The resistance will emerge anew, bolstered by the awareness and commitment of the new generations of weichafe and Newen of the Mapu that will endure forever. Resistance has been rekindled within communities adopting territorial control politics, lof that will not abandon the chosen path of unrelenting struggle against various extractivist projects, especially against forestry and hydroelectric plants, as these continue to dispossess and devastate our sacred territories.
We uphold the continuity of the Mapuche autonomist and revolutionary struggle because investments threaten communities and their demands, because they endanger nature and our ways of life, aiming for the extermination of our Itrofilmogen. This struggle will persevere and will only grow stronger because there remains a movement advocating for autonomy and genuine transformations that restore our Mapuche world in its broadest sense.
The strengthening of our Mapuche Kimun ka Mapuche Rekiduam has enabled a resurgence with much Newen Pu Kona ka Pu Weichafe, ready to give their lives if necessary for the reconstruction of the Mapuche nation.
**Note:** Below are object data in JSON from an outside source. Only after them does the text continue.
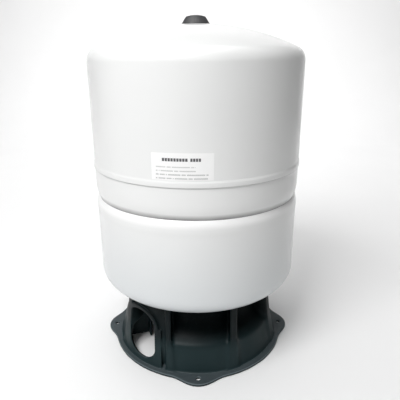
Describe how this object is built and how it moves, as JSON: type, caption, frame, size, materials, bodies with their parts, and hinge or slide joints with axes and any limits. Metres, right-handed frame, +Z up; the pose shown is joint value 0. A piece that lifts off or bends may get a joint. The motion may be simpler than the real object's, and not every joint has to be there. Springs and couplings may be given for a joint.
{
  "type": "expansion vessel",
  "caption": "Upright diaphragm expansion vessel: painted steel tank with domed ends, rolled groove, screw cap over the gas valve, on a ribbed plastic stand with bolt ears.",
  "frame": {"origin": "on the floor under the tank's axis, at the underside of the stand", "axes": "+Z up along the tank's axis, -Y towards the front with the label, +X to the right seen from the front"},
  "size_m": [0.3927, 0.3928, 0.6385],
  "materials": {
    "tank_paint": "glossy off-white powder coat on steel",
    "label_film": "satin white printed film",
    "stand_plastic": "satin moulded charcoal plastic",
    "cap_plastic": "satin dark grey plastic",
    "zinc_steel": "zinc plated",
    "stainless": "turned stainless steel",
    "valve_brass": "turned brass",
    "seal_rubber": "black rubber",
    "diaphragm_rubber": "butyl rubber",
    "liner_plastic": "natural polypropylene"
  },
  "bodies": {
    "vessel": {"upper_shell": "tank_paint", "lower_shell": "tank_paint", "seam_weld": "tank_paint", "label": "label_film", "base_stand": "stand_plastic", "base_studs": "zinc_steel", "base_washers": "zinc_steel", "base_nuts": "zinc_steel", "liner": "liner_plastic", "water_connection": "stainless", "connection_o_ring": "seal_rubber", "connection_weld": "stainless", "diaphragm_wall": "diaphragm_rubber", "diaphragm_rim": "diaphragm_rubber", "clench_ring": "zinc_steel", "valve_boss": "tank_paint", "boss_weld": "tank_paint", "air_valve_body": "valve_brass", "valve_gasket": "seal_rubber", "valve_nut": "valve_brass", "valve_core_barrel": "valve_brass", "valve_core_gasket": "seal_rubber", "valve_spring": "stainless"},
    "seal_ring": {"cap_seal": "seal_rubber"},
    "screw_cap": {"valve_cap": "cap_plastic"},
    "core_pin": {"valve_pin": "valve_brass", "valve_pin_seal": "seal_rubber"},
    "diaphragm": {"diaphragm_crown": "diaphragm_rubber"}
  },
  "joints": [
    {"name": "cap_lift", "type": "slide", "parent": "vessel", "child": "seal_ring", "axis": [0, 0, 1], "range_m": [0, 0.0121]},
    {"name": "cap_turn", "type": "hinge", "parent": "seal_ring", "child": "screw_cap", "pos_m": [0, 0, 0.631], "axis": [0, 0, 1], "range_deg": [0, 1440]},
    {"name": "pin_press", "type": "slide", "parent": "vessel", "child": "core_pin", "axis": [0, 0, -1], "range_m": [0, 0.0015], "stiffness_N_per_m": 800, "springref_m": -0.0015, "deforming": ["valve_spring"]},
    {"name": "diaphragm_rise", "type": "slide", "parent": "vessel", "child": "diaphragm", "axis": [0, 0, 1], "range_m": [0, 0.28], "deforming": ["diaphragm_wall"]}
  ],
  "couplings": [
    {"joint": "cap_lift", "follows": "cap_turn", "m_per_rad": 0.00047746}
  ]
}
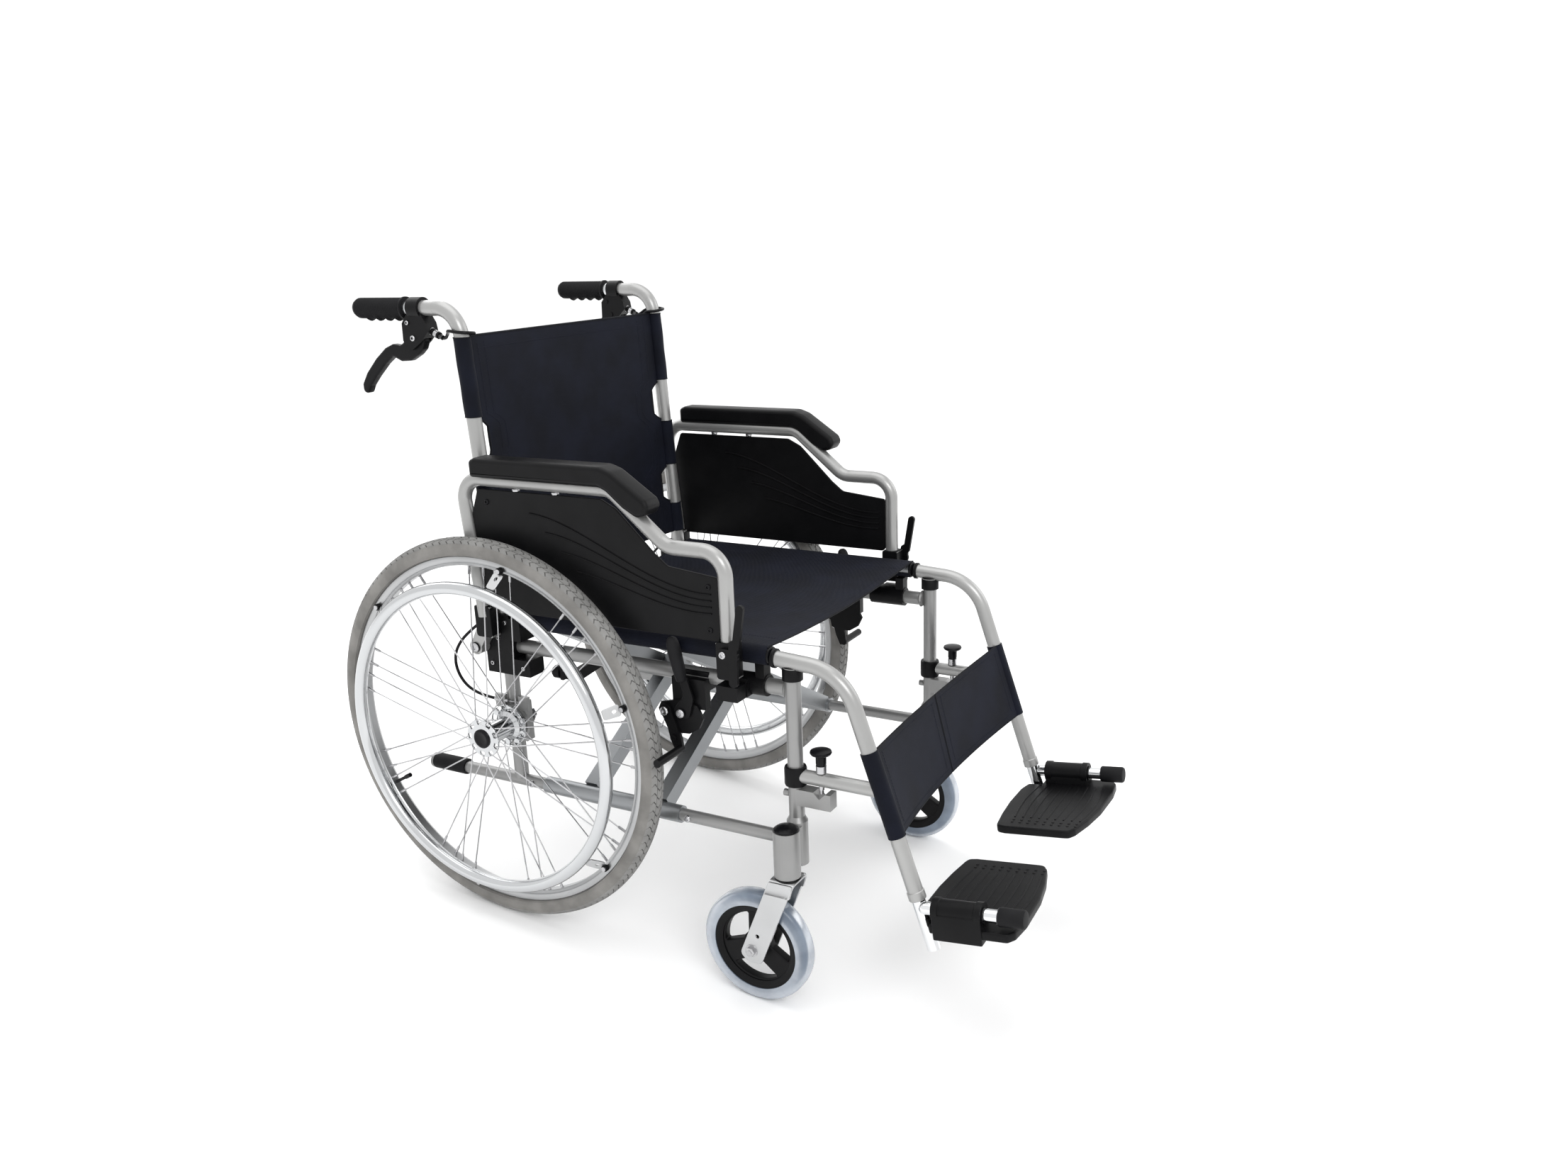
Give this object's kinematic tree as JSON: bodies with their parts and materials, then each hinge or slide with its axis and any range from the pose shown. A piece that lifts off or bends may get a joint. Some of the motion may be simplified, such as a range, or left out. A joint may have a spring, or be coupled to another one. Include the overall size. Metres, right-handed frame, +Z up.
{
  "type": "wheelchair",
  "caption": "Folding manual wheelchair with spoked rear wheels, swivel casters, cross brace, flip-back armrests, swing-away footrests and attendant brakes.",
  "frame": {"origin": "on the floor, centred under the overall bounding box", "axes": "the chair faces -Y, +X is the occupant's left, +Z is up; both rear wheels and both casters touch Z = 0"},
  "size_m": [0.7, 1.1386, 0.929],
  "materials": {
    "frame_silver": "satin metallic",
    "bright_tube": "satin metallic",
    "aluminium": "milled",
    "polished": "polished",
    "chrome": "polished",
    "steel": "satin",
    "fabric": "woven nylon",
    "black_plastic": "satin",
    "black_pad": "skinned foam",
    "black_rubber": "matt",
    "grey_tyre": "matt",
    "caster_pu": "translucent"
  },
  "bodies": {
    "frame_r": {"side_frame_r": "frame_silver", "rear_bracket_r": "black_plastic", "back_cane_r": "bright_tube", "push_grip_r": "black_rubber", "lever_mount_r": "black_plastic", "brake_cable_r": "black_plastic", "rail_fittings_r": "black_plastic", "back_sling": "fabric"},
    "frame_l": {"side_frame_l": "frame_silver", "rear_bracket_l": "black_plastic", "back_cane_l": "bright_tube", "push_grip_l": "black_rubber", "lever_mount_l": "black_plastic", "brake_cable_l": "black_plastic", "rail_fittings_l": "black_plastic"},
    "brace_a": {"brace_a": "aluminium", "seat_sling": "fabric"},
    "brace_b": {"brace_b": "aluminium"},
    "link_r": {"fold_link_r": "black_plastic"},
    "wheel_r": {"tyre_r": "grey_tyre", "rim_r": "aluminium", "hub_r": "polished", "handrim_r": "polished"},
    "fork_r": {"caster_fork_r": "aluminium"},
    "caster_r": {"caster_core_r": "black_plastic", "caster_tyre_r": "caster_pu"},
    "armrest_r": {"arm_tube_r": "bright_tube", "arm_pad_r": "black_pad", "arm_skirt_r": "black_plastic"},
    "arm_catch_r": {"arm_lever_r": "black_plastic"},
    "hanger_r": {"hanger_r": "bright_tube", "calf_strap_r": "fabric"},
    "knob_r": {"hanger_knob_r": "black_plastic"},
    "foot_tube_r": {"foot_tube_r": "chrome"},
    "plate_bush_r": {"plate_bush_r": "black_plastic"},
    "footplate_r": {"footplate_r": "black_plastic"},
    "lock_lever_r": {"lock_lever_r": "black_plastic"},
    "lock_shoe_r": {"lock_shoe_r": "steel"},
    "brake_lever_r": {"brake_lever_r": "black_plastic"},
    "link_l": {"fold_link_l": "black_plastic"},
    "wheel_l": {"tyre_l": "grey_tyre", "rim_l": "aluminium", "hub_l": "polished", "handrim_l": "polished"},
    "fork_l": {"caster_fork_l": "aluminium"},
    "caster_l": {"caster_core_l": "black_plastic", "caster_tyre_l": "caster_pu"},
    "armrest_l": {"arm_tube_l": "bright_tube", "arm_pad_l": "black_pad", "arm_skirt_l": "black_plastic"},
    "arm_catch_l": {"arm_lever_l": "black_plastic"},
    "hanger_l": {"hanger_l": "bright_tube", "calf_strap_l": "fabric"},
    "knob_l": {"hanger_knob_l": "black_plastic"},
    "foot_tube_l": {"foot_tube_l": "chrome"},
    "plate_bush_l": {"plate_bush_l": "black_plastic"},
    "footplate_l": {"footplate_l": "black_plastic"},
    "lock_lever_l": {"lock_lever_l": "black_plastic"},
    "lock_shoe_l": {"lock_shoe_l": "steel"},
    "brake_lever_l": {"brake_lever_l": "black_plastic"}
  },
  "joints": [
    {"name": "fold", "type": "hinge", "parent": "frame_r", "child": "brace_a", "pos_m": [-0.243, 0.25552, 0.20147], "axis": [0, -0.9955, 0.095], "range_deg": [0, 38.9], "deforming": ["seat_sling", "back_sling", "calf_strap_r", "calf_strap_l"]},
    {"name": "cross_pivot", "type": "hinge", "parent": "brace_a", "child": "brace_b", "pos_m": [0, 0.26836, 0.33611], "axis": [0, -0.9955, 0.095], "range_deg": [-78.3, 0.5]},
    {"name": "left_rail", "type": "hinge", "parent": "brace_b", "child": "frame_l", "pos_m": [0.243, 0.25552, 0.20147], "axis": [0, -0.9955, 0.095], "range_deg": [-0.5, 39.4]},
    {"name": "link_pivot_r", "type": "hinge", "parent": "frame_r", "child": "link_r", "pos_m": [-0.231, 0.27347, 0.38961], "axis": [0, -0.9955, 0.095], "range_deg": [-0.5, 70.52]},
    {"name": "wheel_spin_r", "type": "hinge", "parent": "frame_r", "child": "wheel_r", "pos_m": [-0.299, 0.2653, 0.304], "axis": [1, 0, 0], "continuous": true},
    {"name": "caster_swivel_r", "type": "hinge", "parent": "frame_r", "child": "fork_r", "pos_m": [-0.28, -0.23435, 0.2472], "axis": [0, 0.095, 0.9955], "continuous": true},
    {"name": "caster_spin_r", "type": "hinge", "parent": "fork_r", "child": "caster_r", "pos_m": [-0.28, -0.1985, 0.086], "axis": [1, 0, 0], "continuous": true},
    {"name": "armrest_flip_r", "type": "hinge", "parent": "frame_r", "child": "armrest_r", "pos_m": [-0.262, 0.32029, 0.42231], "axis": [-1, 0, 0], "range_deg": [0, 90]},
    {"name": "arm_release_r", "type": "hinge", "parent": "armrest_r", "child": "arm_catch_r", "pos_m": [-0.284, -0.12333, 0.51587], "axis": [1, 0, 0], "range_deg": [0, 25], "stiffness_Nm_per_rad": 0.3, "springref_deg": -5.73},
    {"name": "hanger_swing_r", "type": "hinge", "parent": "frame_r", "child": "hanger_r", "pos_m": [-0.241, -0.20997, 0.46587], "axis": [0, -0.095, -0.9955], "range_deg": [0, 90]},
    {"name": "knob_pull_r", "type": "slide", "parent": "hanger_r", "child": "knob_r", "axis": [0, 0.095, 0.9955], "range_m": [0, 0.01], "stiffness_N_per_m": 400, "springref_m": -0.004},
    {"name": "foot_height_r", "type": "slide", "parent": "hanger_r", "child": "foot_tube_r", "axis": [0, -0.4141, -0.9102], "range_m": [0, 0.06]},
    {"name": "fold_plate_r", "type": "hinge", "parent": "foot_tube_r", "child": "plate_bush_r", "pos_m": [-0.247, -0.43085, 0.20919], "axis": [0, -0.9765, 0.2156], "range_deg": [-0.5, 90.5]},
    {"name": "footplate_flip_r", "type": "hinge", "parent": "plate_bush_r", "child": "footplate_r", "pos_m": [-0.247, -0.43085, 0.20919], "axis": [0, -0.9765, 0.2156], "range_deg": [0, 90]},
    {"name": "wheel_lock_r", "type": "hinge", "parent": "frame_r", "child": "lock_lever_r", "pos_m": [-0.2638, -0.0476, 0.40417], "axis": [1, 0, 0], "range_deg": [0, 35]},
    {"name": "lock_shoe_r", "type": "hinge", "parent": "frame_r", "child": "lock_shoe_r", "pos_m": [-0.2638, -0.02072, 0.40161], "axis": [1, 0, 0], "range_deg": [-0.5, 4.5]},
    {"name": "brake_squeeze_r", "type": "hinge", "parent": "frame_r", "child": "brake_lever_r", "pos_m": [-0.241, 0.43785, 0.87017], "axis": [1, 0, 0], "range_deg": [0, 18], "stiffness_Nm_per_rad": 1, "springref_deg": -17.19},
    {"name": "link_pivot_l", "type": "hinge", "parent": "frame_l", "child": "link_l", "pos_m": [0.231, 0.27347, 0.38961], "axis": [0, 0.9955, -0.095], "range_deg": [-0.5, 70.52]},
    {"name": "wheel_spin_l", "type": "hinge", "parent": "frame_l", "child": "wheel_l", "pos_m": [0.299, 0.2653, 0.304], "axis": [1, 0, 0], "continuous": true},
    {"name": "caster_swivel_l", "type": "hinge", "parent": "frame_l", "child": "fork_l", "pos_m": [0.28, -0.23435, 0.2472], "axis": [0, 0.095, 0.9955], "continuous": true},
    {"name": "caster_spin_l", "type": "hinge", "parent": "fork_l", "child": "caster_l", "pos_m": [0.28, -0.1985, 0.086], "axis": [1, 0, 0], "continuous": true},
    {"name": "armrest_flip_l", "type": "hinge", "parent": "frame_l", "child": "armrest_l", "pos_m": [0.262, 0.32029, 0.42231], "axis": [-1, 0, 0], "range_deg": [0, 90]},
    {"name": "arm_release_l", "type": "hinge", "parent": "armrest_l", "child": "arm_catch_l", "pos_m": [0.284, -0.12333, 0.51587], "axis": [1, 0, 0], "range_deg": [0, 25], "stiffness_Nm_per_rad": 0.3, "springref_deg": -5.73},
    {"name": "hanger_swing_l", "type": "hinge", "parent": "frame_l", "child": "hanger_l", "pos_m": [0.241, -0.20997, 0.46587], "axis": [0, 0.095, 0.9955], "range_deg": [0, 90]},
    {"name": "knob_pull_l", "type": "slide", "parent": "hanger_l", "child": "knob_l", "axis": [0, 0.095, 0.9955], "range_m": [0, 0.01], "stiffness_N_per_m": 400, "springref_m": -0.004},
    {"name": "foot_height_l", "type": "slide", "parent": "hanger_l", "child": "foot_tube_l", "axis": [0, -0.4141, -0.9102], "range_m": [0, 0.06]},
    {"name": "fold_plate_l", "type": "hinge", "parent": "foot_tube_l", "child": "plate_bush_l", "pos_m": [0.247, -0.43085, 0.20919], "axis": [0, 0.9765, -0.2156], "range_deg": [-0.5, 90.5]},
    {"name": "footplate_flip_l", "type": "hinge", "parent": "plate_bush_l", "child": "footplate_l", "pos_m": [0.247, -0.43085, 0.20919], "axis": [0, 0.9765, -0.2156], "range_deg": [0, 90]},
    {"name": "wheel_lock_l", "type": "hinge", "parent": "frame_l", "child": "lock_lever_l", "pos_m": [0.2638, -0.0476, 0.40417], "axis": [1, 0, 0], "range_deg": [0, 35]},
    {"name": "lock_shoe_l", "type": "hinge", "parent": "frame_l", "child": "lock_shoe_l", "pos_m": [0.2638, -0.02072, 0.40161], "axis": [1, 0, 0], "range_deg": [-0.5, 4.5]},
    {"name": "brake_squeeze_l", "type": "hinge", "parent": "frame_l", "child": "brake_lever_l", "pos_m": [0.241, 0.43785, 0.87017], "axis": [1, 0, 0], "range_deg": [0, 18], "stiffness_Nm_per_rad": 1, "springref_deg": -17.19}
  ],
  "couplings": [
    {"joint": "cross_pivot", "follows": "fold", "ratio": -2},
    {"joint": "left_rail", "follows": "fold", "ratio": 1},
    {"joint": "link_pivot_r", "follows": "fold", "ratio": 1.8},
    {"joint": "fold_plate_r", "follows": "fold", "ratio": 2.3136},
    {"joint": "lock_shoe_r", "follows": "wheel_lock_r", "ratio": 0.11429},
    {"joint": "link_pivot_l", "follows": "fold", "ratio": 1.8},
    {"joint": "fold_plate_l", "follows": "fold", "ratio": 2.3136},
    {"joint": "lock_shoe_l", "follows": "wheel_lock_l", "ratio": 0.11429}
  ]
}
We do not operate under a winka or Western logic, nor do we act as environmental defenders as the «progressives» term us. We do not consider ourselves social fighters or pragmatic politicians, as described by the constituents, but instead, we fight as Mapuche because we are Mapuche, and every time our Ñuque Mapu, our Lof, and our political prisoners are attacked, there will be a response fueled by the Feyentun and Newen of the Mapu.